Revisit this tracker when any of the following happens:
- A new term is approaching
- You decide to target a different industry
- You need paid internships instead of unpaid options
- You become open to remote or relocation-based roles
- You gain a new project, certification, or campus leadership experience
- You notice internship deadlines appearing earlier than expected
Use each revisit as a reset, not a judgment. Internship searches are easier when broken into repeatable tasks:
- Update your target list of industries and role types.
- Check which companies are hiring now and which tend to hire seasonally.
- Refresh your CV with current keywords and measurable examples.
- Prepare one adaptable cover letter and one short professional introduction.
- Apply early to rolling roles and before the rush on fixed deadlines.
- Review interview answers for motivation, teamwork, and problem-solving.
If your internship search overlaps with a broader need for flexible work, compare options with Part-Time Jobs Near Me: Fast-Growing Roles, Pay Ranges, and Where to Apply.

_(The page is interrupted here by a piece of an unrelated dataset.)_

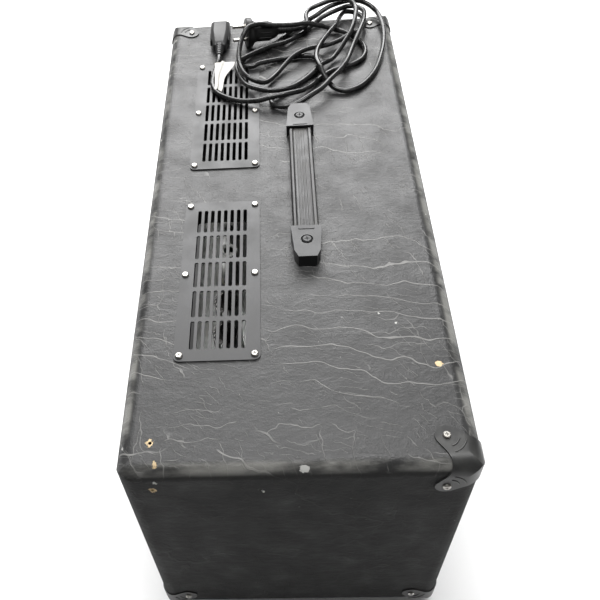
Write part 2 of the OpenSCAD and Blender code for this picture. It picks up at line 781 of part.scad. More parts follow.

The core lesson is that successful internship searches usually come from steady tracking rather than last-minute volume. Students who monitor recurring hiring windows, note shifting internship deadlines, and keep their application materials ready are better positioned to move quickly when the right role appears. That is why this article works best as a reference point: return to it at the start of each month, at the start of each academic term, and whenever your goals change. Internships hiring now may look different from season to season, but the system for finding them can stay consistent.